• _What you have to do_: Please return the full listing below without altering anything.

☆ ☆ ☆ ☆

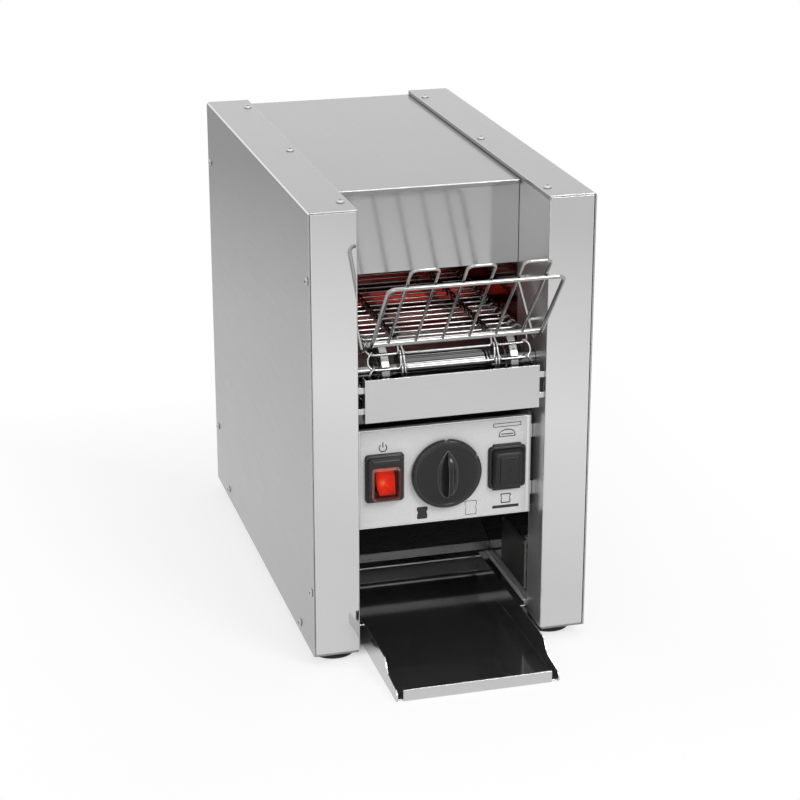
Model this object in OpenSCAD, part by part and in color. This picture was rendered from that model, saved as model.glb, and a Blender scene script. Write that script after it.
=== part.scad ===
// Countertop conveyor toaster for one slice across the belt.
// Frame of the pieces: X = 0 on the middle plane, Y = 0 on the column faces and growing
// to the rear, Z = 0 on the underside of the sheet body. place() moves that frame so that
// the origin lies on the counter, under the middle of the whole machine's box.

/* [Body] */
// Width over the side covers
body_w = 240; // [236:1:270]
// Depth from the column faces to the rear panel
body_d = 420; // [414:1:450]
// Height of the sheet body without its feet
body_h = 385; // [380:1:410]
// Width of each front column
col_w = 40; // [38:1:44]
// Thickness of the outer sheets
sheet = 1.2; // [0.8:0.1:1.5]
// Outer radius of the sheet bends
bend_r = 2.2; // [1.8:0.1:3]
// Depth of the throat between the columns above the guard
throat_d = 77; // [72:1:84]
// Depth of the column returns beside the control panel
low_return_d = 36; // [34:1:38]
// Width of the column flanges that the side covers are screwed to
screw_flange = 14; // [12:0.5:18]
// Height of the top flanges over the top panel
flange_step = 4; // [3:0.5:6]
// Thickness of the top panel
top_t = 1; // [0.8:0.1:1.5]
// How far the top panel reaches forward of the front plate
top_nose = 4; // [3:0.5:6]
// Depth of the top panel's turned-down front edge
top_hem = 3; // [2:0.5:4]

/* [Chassis] */
// Thickness of the chassis sides and the base plate
chassis_t = 1.5; // [1:0.1:2]
// Width of the chassis flanges
chassis_flange = 15; // [13:0.5:18]
// Depth of the opening cut in the base plate for the exit bay
bay_cut_d = 160; // [158:1:180]
// Height of the turned-up edges of the base plate
base_edge_h = 18; // [16:0.5:22]
// Seat clearance between neighbouring sheets
seat = 0.3; // [0.2:0.05:0.4]
// Radial clearance of screws in their holes
screw_fit = 0.1; // [0.08:0.01:0.15]
// Radial running clearance of shafts in their bushes
run_fit = 0.05; // [0.03:0.01:0.08]

/* [Feet] */
// Height of the feet
foot_h = 10; // [8:0.5:14]
// Radius of the feet at the counter
foot_r = 19; // [15:0.5:20]
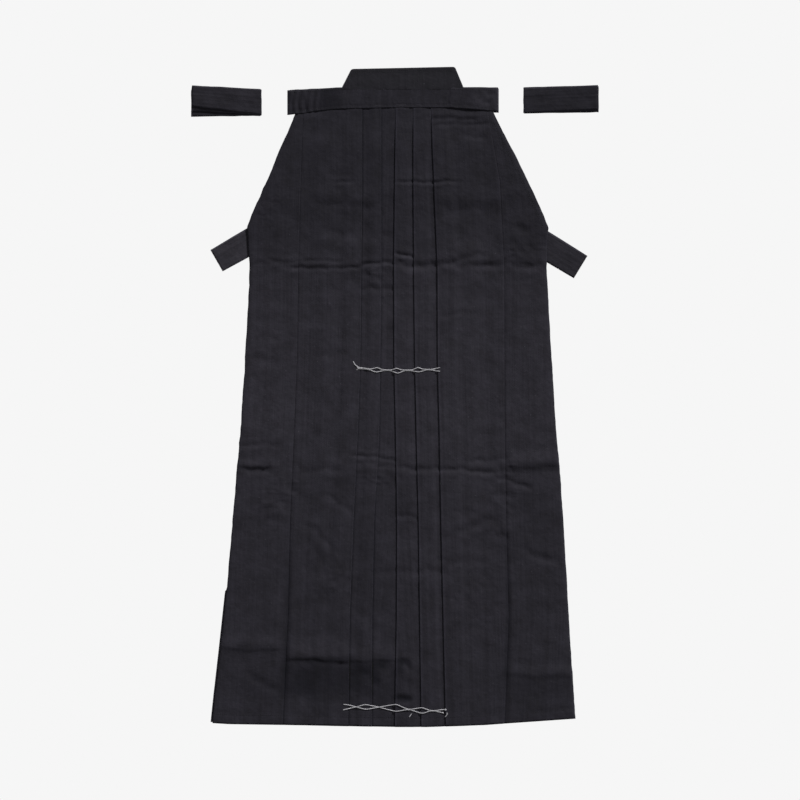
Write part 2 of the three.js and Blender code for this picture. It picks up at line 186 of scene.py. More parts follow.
# From (x, y) to (x, y), how high or deep, how wide across, and the sag midway.
FRONT_CREASES = table("from to height width sag", [
    # across the waist
    ((58, 445), (134, 445), -1.2, 3.2, 0),
    ((64, 436), (152, 437), -1.2, 3.4, 0),
    ((105, 418), (148, 415), -0.9, 4, 0),
    ((2, 344), (108, 345), -1.5, 2.6, -1),
    ((-100, 344), (-64, 344), -1.0, 3, 0),
    ((-140, 308), (-24, 302), -1.1, 8, 4),
    ((-105, 356), (-60, 350), -0.9, 6, 0),
    ((60, 301), (186, 305), -1.2, 9, -3),
    ((-116, 262), (0, 260), -1.3, 8, 0),
    ((190, 275), (225, 262), -1.0, 6, 0),
    # the fold across the whole width
    ((-232, 214), (-150, 207), -0.9, 4, 2),
    ((-166, 205), (-108, 208), -1.1, 3.2, 0),
    ((-116, 204), (-48, 208), -1.1, 2.8, 1),
    ((-150, 219), (-84, 216), -0.9, 2.8, 0),
    ((-208, 222), (-150, 214), -0.9, 3, -2),
    ((-56, 213), (0, 215), -1.8, 3.2, 0),
    ((-2, 211), (64, 209), -1.9, 5.5, 0),
    ((60, 208), (98, 218), -1.9, 5, 0),
    ((88, 216), (144, 229), -1.6, 4.5, 0),
    ((90, 208), (160, 211), -1.0, 4, 0),
    ((146, 211), (241, 208), -1.7, 6, 3),
    ((0, 231), (32, 224), -1.7, 2.6, 0),
    ((-60, 172), (0, 174), -1.0, 4, 0),
    ((70, 128), (140, 135), -1.0, 4, 2),
    ((-124, 64), (-76, 71), -0.9, 5, 0),
    ((-232, 67), (-184, 49), -0.9, 6, 0),
    ((-205, 100), (-185, 86), -0.8, 4, 0),
    ((-200, 160), (-160, 140), -0.6, 6, 0),
    # the lower fold
    ((-251, -77), (-180, -77), -1.0, 4, 0),
    ((-253, -115), (-200, -117), -1.9, 4.2, 0),
    ((-150, -122), (-80, -118), -1.0, 5, 3),
    ((-68, -93), (4, -101), -1.5, 3.2, 0),
    ((-60, -106), (6, -110), -0.9, 5, 0),
    ((4, -114), (76, -116), -1.5, 4.5, 0),
    ((70, -116), (164, -123), -1.7, 3.8, 2),
    ((120, -100), (170, -104), -0.8, 4, 0),
    ((160, -128), (220, -146), -1.4, 4, 0),
    ((3, -190), (37, -193), -1.8, 3, 0),
    ((-116, -154), (-66, -184), -1.1, 4.5, 0),
    ((-148, -203), (-98, -244), -1.3, 5, 4),
    ((-130, -240), (-108, -290), -0.9, 5, 0),
    ((78, -229), (176, -194), -1.5, 6, 5),
    ((90, -183), (140, -186), -0.8, 4, 0),
    ((199, -243), (266, -268), -1.5, 6, 0),
    ((60, -262), (150, -266), -0.7, 6, 0),
    ((-44, -282), (148, -283), -0.9, 5, 3),
    ((40, -318), (120, -330), -0.7, 7, 4),
    ((-60, -345), (-20, -380), -0.8, 6, 0),
    # above the hem
    ((-173, -421), (-80, -424), -0.5, 4.2, 0),
    ((-60, -436), (-22, -462), -1.4, 7, 0),
    ((4, -421), (30, -438), -1.9, 5, 0),
    ((1, -480), (29, -486), -1.9, 5, 0),
    ((-240, -440), (-184, -477), -1.5, 6, 0),
    ((-90, -500), (40, -506), -0.6, 5, 2),
    ((60, -380), (150, -372), -0.6, 7, 4),
])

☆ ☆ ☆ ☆

• _Exercise answer_:
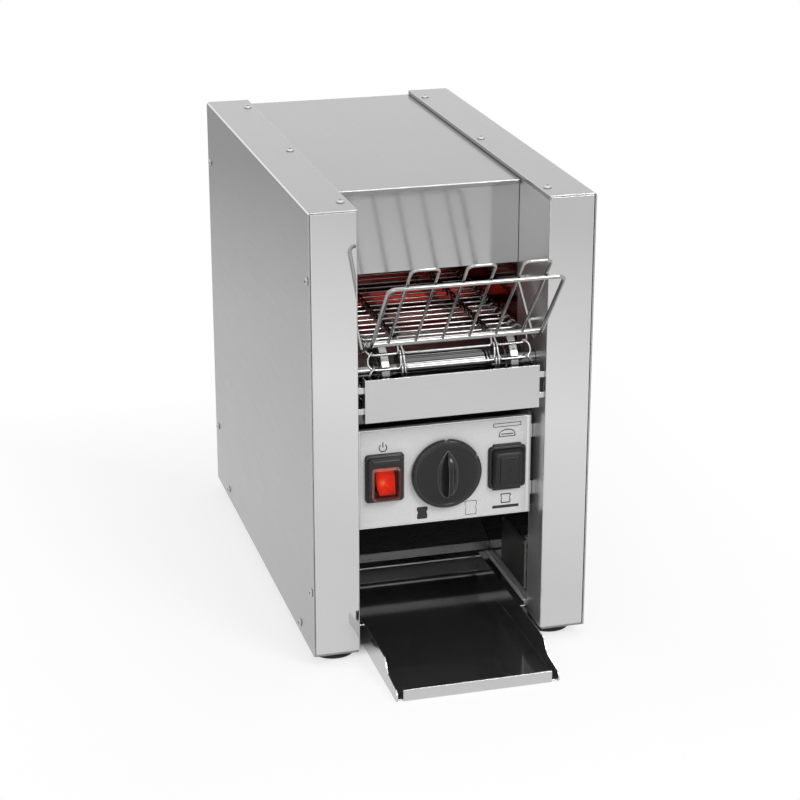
Model this object in OpenSCAD, part by part and in color. This picture was rendered from that model, saved as model.glb, and a Blender scene script. Write that script after it.
=== part.scad ===
// Countertop conveyor toaster for one slice across the belt.
// Frame of the pieces: X = 0 on the middle plane, Y = 0 on the column faces and growing
// to the rear, Z = 0 on the underside of the sheet body. place() moves that frame so that
// the origin lies on the counter, under the middle of the whole machine's box.

/* [Body] */
// Width over the side covers
body_w = 240; // [236:1:270]
// Depth from the column faces to the rear panel
body_d = 420; // [414:1:450]
// Height of the sheet body without its feet
body_h = 385; // [380:1:410]
// Width of each front column
col_w = 40; // [38:1:44]
// Thickness of the outer sheets
sheet = 1.2; // [0.8:0.1:1.5]
// Outer radius of the sheet bends
bend_r = 2.2; // [1.8:0.1:3]
// Depth of the throat between the columns above the guard
throat_d = 77; // [72:1:84]
// Depth of the column returns beside the control panel
low_return_d = 36; // [34:1:38]
// Width of the column flanges that the side covers are screwed to
screw_flange = 14; // [12:0.5:18]
// Height of the top flanges over the top panel
flange_step = 4; // [3:0.5:6]
// Thickness of the top panel
top_t = 1; // [0.8:0.1:1.5]
// How far the top panel reaches forward of the front plate
top_nose = 4; // [3:0.5:6]
// Depth of the top panel's turned-down front edge
top_hem = 3; // [2:0.5:4]

/* [Chassis] */
// Thickness of the chassis sides and the base plate
chassis_t = 1.5; // [1:0.1:2]
// Width of the chassis flanges
chassis_flange = 15; // [13:0.5:18]
// Depth of the opening cut in the base plate for the exit bay
bay_cut_d = 160; // [158:1:180]
// Height of the turned-up edges of the base plate
base_edge_h = 18; // [16:0.5:22]
// Seat clearance between neighbouring sheets
seat = 0.3; // [0.2:0.05:0.4]
// Radial clearance of screws in their holes
screw_fit = 0.1; // [0.08:0.01:0.15]
// Radial running clearance of shafts in their bushes
run_fit = 0.05; // [0.03:0.01:0.08]

/* [Feet] */
// Height of the feet
foot_h = 10; // [8:0.5:14]
// Radius of the feet at the counter
foot_r = 19; // [15:0.5:20]
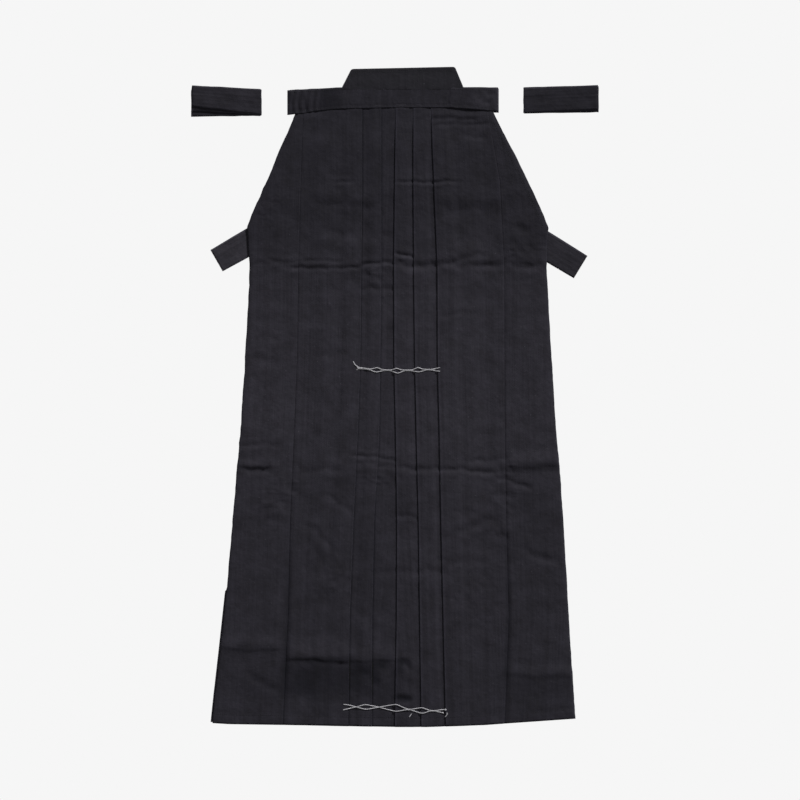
Write part 2 of the three.js and Blender code for this picture. It picks up at line 186 of scene.py. More parts follow.
# From (x, y) to (x, y), how high or deep, how wide across, and the sag midway.
FRONT_CREASES = table("from to height width sag", [
    # across the waist
    ((58, 445), (134, 445), -1.2, 3.2, 0),
    ((64, 436), (152, 437), -1.2, 3.4, 0),
    ((105, 418), (148, 415), -0.9, 4, 0),
    ((2, 344), (108, 345), -1.5, 2.6, -1),
    ((-100, 344), (-64, 344), -1.0, 3, 0),
    ((-140, 308), (-24, 302), -1.1, 8, 4),
    ((-105, 356), (-60, 350), -0.9, 6, 0),
    ((60, 301), (186, 305), -1.2, 9, -3),
    ((-116, 262), (0, 260), -1.3, 8, 0),
    ((190, 275), (225, 262), -1.0, 6, 0),
    # the fold across the whole width
    ((-232, 214), (-150, 207), -0.9, 4, 2),
    ((-166, 205), (-108, 208), -1.1, 3.2, 0),
    ((-116, 204), (-48, 208), -1.1, 2.8, 1),
    ((-150, 219), (-84, 216), -0.9, 2.8, 0),
    ((-208, 222), (-150, 214), -0.9, 3, -2),
    ((-56, 213), (0, 215), -1.8, 3.2, 0),
    ((-2, 211), (64, 209), -1.9, 5.5, 0),
    ((60, 208), (98, 218), -1.9, 5, 0),
    ((88, 216), (144, 229), -1.6, 4.5, 0),
    ((90, 208), (160, 211), -1.0, 4, 0),
    ((146, 211), (241, 208), -1.7, 6, 3),
    ((0, 231), (32, 224), -1.7, 2.6, 0),
    ((-60, 172), (0, 174), -1.0, 4, 0),
    ((70, 128), (140, 135), -1.0, 4, 2),
    ((-124, 64), (-76, 71), -0.9, 5, 0),
    ((-232, 67), (-184, 49), -0.9, 6, 0),
    ((-205, 100), (-185, 86), -0.8, 4, 0),
    ((-200, 160), (-160, 140), -0.6, 6, 0),
    # the lower fold
    ((-251, -77), (-180, -77), -1.0, 4, 0),
    ((-253, -115), (-200, -117), -1.9, 4.2, 0),
    ((-150, -122), (-80, -118), -1.0, 5, 3),
    ((-68, -93), (4, -101), -1.5, 3.2, 0),
    ((-60, -106), (6, -110), -0.9, 5, 0),
    ((4, -114), (76, -116), -1.5, 4.5, 0),
    ((70, -116), (164, -123), -1.7, 3.8, 2),
    ((120, -100), (170, -104), -0.8, 4, 0),
    ((160, -128), (220, -146), -1.4, 4, 0),
    ((3, -190), (37, -193), -1.8, 3, 0),
    ((-116, -154), (-66, -184), -1.1, 4.5, 0),
    ((-148, -203), (-98, -244), -1.3, 5, 4),
    ((-130, -240), (-108, -290), -0.9, 5, 0),
    ((78, -229), (176, -194), -1.5, 6, 5),
    ((90, -183), (140, -186), -0.8, 4, 0),
    ((199, -243), (266, -268), -1.5, 6, 0),
    ((60, -262), (150, -266), -0.7, 6, 0),
    ((-44, -282), (148, -283), -0.9, 5, 3),
    ((40, -318), (120, -330), -0.7, 7, 4),
    ((-60, -345), (-20, -380), -0.8, 6, 0),
    # above the hem
    ((-173, -421), (-80, -424), -0.5, 4.2, 0),
    ((-60, -436), (-22, -462), -1.4, 7, 0),
    ((4, -421), (30, -438), -1.9, 5, 0),
    ((1, -480), (29, -486), -1.9, 5, 0),
    ((-240, -440), (-184, -477), -1.5, 6, 0),
    ((-90, -500), (40, -506), -0.6, 5, 2),
    ((60, -380), (150, -372), -0.6, 7, 4),
])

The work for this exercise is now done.